Competitive combat

Competitive combat servers treat PvP as the whole game loop. Fights happen in controlled conditions where the outcome is supposed to feel earned: positioning, timing, aim and tracking, smart peeks, and clean inventory and cooldown management. The pace stays high, with fast requeues so you can run the same situation back and improve.

Most revolve around repeatable match formats like duels, ranked ladders, arenas, and small team fights. You queue into an arena with a defined kit, then win by managing pressure and mistakes: taking favorable trades, choosing when to heal, forcing missteps, and resetting before you get snowballed.

The ruleset defines the skill expression. Modern combat is slower and more deliberate, built around attack cooldowns, shields, crossbows, and commit timing. Legacy-style combat is faster, with constant pressure, disruption tools, and tighter mechanical APM. In both cases, serious servers tune knockback and kit design for consistency so exchanges stay readable and players can actually learn from losses.

Progression is usually performance-facing rather than power-based. Ratings, seasonal ladders, stats, and cosmetic ranks give you goals without turning every match into a gear grind. The social side tends to form around practice partners, scrims, teams, and rivalries, with ranked feeling focused and unranked lobbies feeling more chaotic and experimental.

What makes competitive combat different from survival PvP?

Survival PvP often hinges on preparation and circumstances: gear gaps, supplies, terrain, third parties, and who gets the first hit. Competitive combat is built for repetition under consistent rules, so improvement comes from mechanics and decisions instead of long-term resource advantage.

Do I need to already be good at PvP to play?

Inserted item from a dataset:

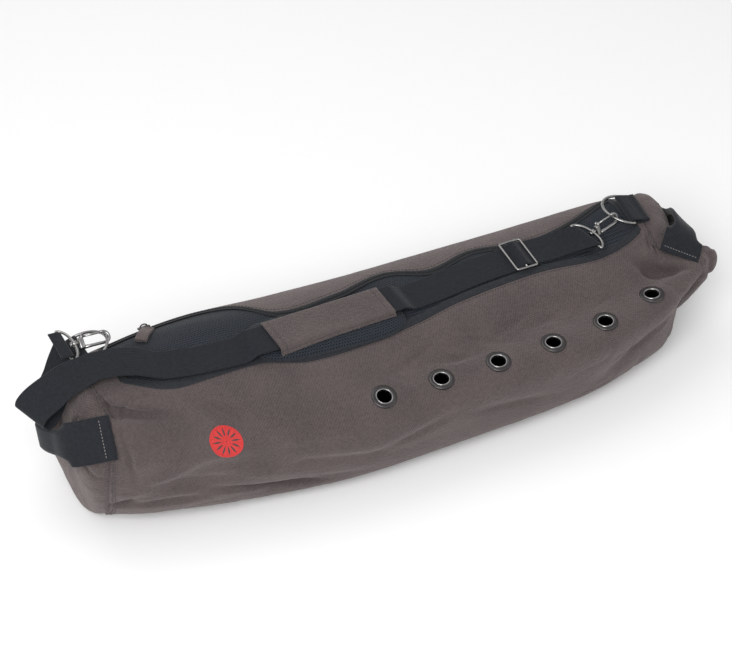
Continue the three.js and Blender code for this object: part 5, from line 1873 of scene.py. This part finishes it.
@dataclass
class Embroidery:
    """A plain embroidered rosette: a full round patch with short raised petals.

    share, around: Place on the body. radius: Outer radius.
    """

    finishes: Finishes
    share: float
    around: float
    radius: float
    petals: int = 12

    def build(self) -> None:
        """Makes the rosette on the body."""
        mesher = Mesher("embroidered_rosette")
        self.ring(mesher, self.radius * 0.5, self.radius * 0.46, 0.45)
        self.ring(mesher, self.radius * 0.94, self.radius * 0.06, 0.8)
        self.ring(mesher, self.radius * 0.1, self.radius * 0.08, 0.9)
        for k in range(self.petals):
            angle = 2 * math.pi * k / self.petals
            self.petal(mesher, angle)
        mesher.finish(Slot.CANVAS, [self.finishes.red, self.finishes.thread], BAG)

    def on_cloth(self, u: Points, v: Points, lift: float) -> Points:
        """Points on the body at offsets along and around."""
        return Cloth.at(self.share + u / LENGTH, self.around + v / self.scale(), lift)

    def scale(self) -> float:
        """Millimetres of cloth per degree here."""
        a = Skin.at(self.share, self.around - 2)
        b = Skin.at(self.share, self.around + 2)
        return float(np.linalg.norm(b - a)) / 4

    def ring(self, mesher: Mesher, radius: float, half: float, rise: float) -> None:
        """Adds a flat satin-stitched ring."""
        angle = np.linspace(0, 2 * math.pi, 72, endpoint=False)[:, None]
        step = np.linspace(-1, 1, 7)[None, :]
        r = radius + step * half
        lift = rise * np.maximum(1 - step**2, 0) ** 0.25 + 0.05
        mesher.grid(self.on_cloth(r * np.cos(angle), r * np.sin(angle), lift), looped=True)

    def petal(self, mesher: Mesher, angle: float) -> None:
        """Adds one pointed petal."""
        t = np.linspace(0, 1, 14)[:, None]
        step = np.linspace(-1, 1, 5)[None, :]
        along = self.radius * (0.3 + 0.52 * t)
        half = self.radius * 0.055 * np.sin(math.pi * np.clip(t, 0.03, 0.97)) * step
        u = along * math.cos(angle) - half * math.sin(angle)
        v = along * math.sin(angle) + half * math.cos(angle)
        lift = 0.55 * np.sqrt(np.maximum(1 - step**2, 0)) + 0.45 + 0 * t
        mesher.grid(self.on_cloth(u, v, lift), material=1)


# Camera, light and floor


@dataclass(frozen=True)
class Studio:
    """A pale floor, soft light and a camera at the photograph's angle.

    azimuth, elevation: Direction of view in degrees. distance: From the aim to the camera in metres.
    lens: Angle of view across the picture in degrees.
    """

    azimuth: float = 26.0
    elevation: float = 45.0
    distance: float = 1.822
    lens: float = 24.0

    def build(self) -> None:
        """Makes the camera, the lights, the world and the floor."""
        right = Vector((math.cos(math.radians(self.azimuth)), -math.sin(math.radians(self.azimuth)), 0))
        slope = math.radians(self.elevation)
        ahead = Vector(
            (
                math.sin(math.radians(self.azimuth)) * math.cos(slope),
                math.cos(math.radians(self.azimuth)) * math.cos(slope),
                -math.sin(slope),
            )
        )
        up = right.cross(ahead)
        target = Vector(to_frame(vec(0, 0, 60))) - right * 0.0201 + up * 0.0169
        data = bpy.data.cameras.new("camera")
        data.sensor_fit = "HORIZONTAL"
        data.angle = math.radians(self.lens)
        camera = bpy.data.objects.new("camera", data)
        camera.matrix_world = Matrix.Translation(target - ahead * self.distance) @ Matrix(
            (right, up, -ahead)
        ).transposed().to_4x4()
        bpy.context.scene.collection.objects.link(camera)
        bpy.context.scene.camera = camera
        self.floor()
        self.light("key", (-1.1, -1.2, 1.7), 1.3, 36)
        self.light("fill", (1.5, -0.9, 1.4), 1.4, 5)
        self.light("top", (-0.2, 1.2, 2.0), 1.8, 11)
        world = bpy.data.worlds.new("world")
        world.use_nodes = True
        world.node_tree.nodes["Background"].inputs["Color"].default_value = (1, 1, 1, 1)
        world.node_tree.nodes["Background"].inputs["Strength"].default_value = 0.52
        bpy.context.scene.world = world
        bpy.context.scene.view_settings.view_transform = "Standard"

    def light(self, name: str, place: tuple[float, float, float], size: float, power: float) -> None:
        """Adds a soft square light that faces the bag."""
        data = bpy.data.lights.new(name, "AREA")
        data.size = size
        data.energy = power
        made = bpy.data.objects.new(name, data)
        made.matrix_world = Matrix.Translation(place) @ (
            -Vector(place)
        ).to_track_quat("-Z", "Y").to_matrix().to_4x4()
        bpy.context.scene.collection.objects.link(made)

    def floor(self) -> None:
        """Adds the floor."""
        bm = bmesh.new()
        bmesh.ops.create_grid(bm, x_segments=1, y_segments=1, size=6.0)
        mesh = bpy.data.meshes.new("floor")
        bm.to_mesh(mesh)
        bm.free()
        graph = Graph("floor")
        graph.set(Base_Color=(0.95, 0.95, 0.95, 1.0), Roughness=0.9, Specular_IOR_Level=0.1)
        mesh.materials.append(graph.material)
        made = bpy.data.objects.new("floor", mesh)
        bpy.context.scene.collection.objects.link(made)


def main() -> None:
    """Builds every piece of the bag and the studio."""
    logging.basicConfig(level=logging.INFO, format="%(message)s")
    finishes = Finishes()
    BodyCloth(finishes).build()
    EndCap(finishes, End.LEFT).build()
    EndCap(finishes, End.RIGHT).build()
    MeshPanel(finishes).build()
    Zip(finishes).build()
    for number in range(1, 7):
        Eyelet(finishes, number).build()
    for fit in FITTINGS:
        Hardware(finishes, fit).build()
    strap = Strap(finishes)
    strap.build()
    strap.slide()
    pad = Pad(finishes)
    pad.build()
    pad.sleeve()
    for end in End:
        Handle(finishes, end).build()
    Embroidery(finishes, 0.198, 60, 16.0).build()
    Studio().build()


if __name__ == "__main__":
    main()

No. Many players use these servers to learn because you can take dozens of fights in a session. Start in unranked or a practice arena, focus on one kit, and work basics like spacing, healing timing, and when to disengage instead of grinding ranked immediately.

Is it legacy PvP or modern combat?

Either, depending on the server. The difference is big enough that most communities state their ruleset up front. If it is unclear, look at the duel kits and whether attack cooldowns and shields behave like vanilla modern combat.

What modes should I expect to see?

Usually a mix of unranked and ranked duels, kit ladders, free-for-all arenas, and small team queues like 2v2 or 3v3. Some servers add tournaments or seasonal formats to give teams a reason to practice seriously.

What should I prioritize when choosing a server?

Consistency. Stable hit registration, predictable knockback, low rubberbanding, and kits that feel intentional. Good servers also make it easy to requeue and spectate, and they keep cheating and match dodging under control so ranked remains meaningful.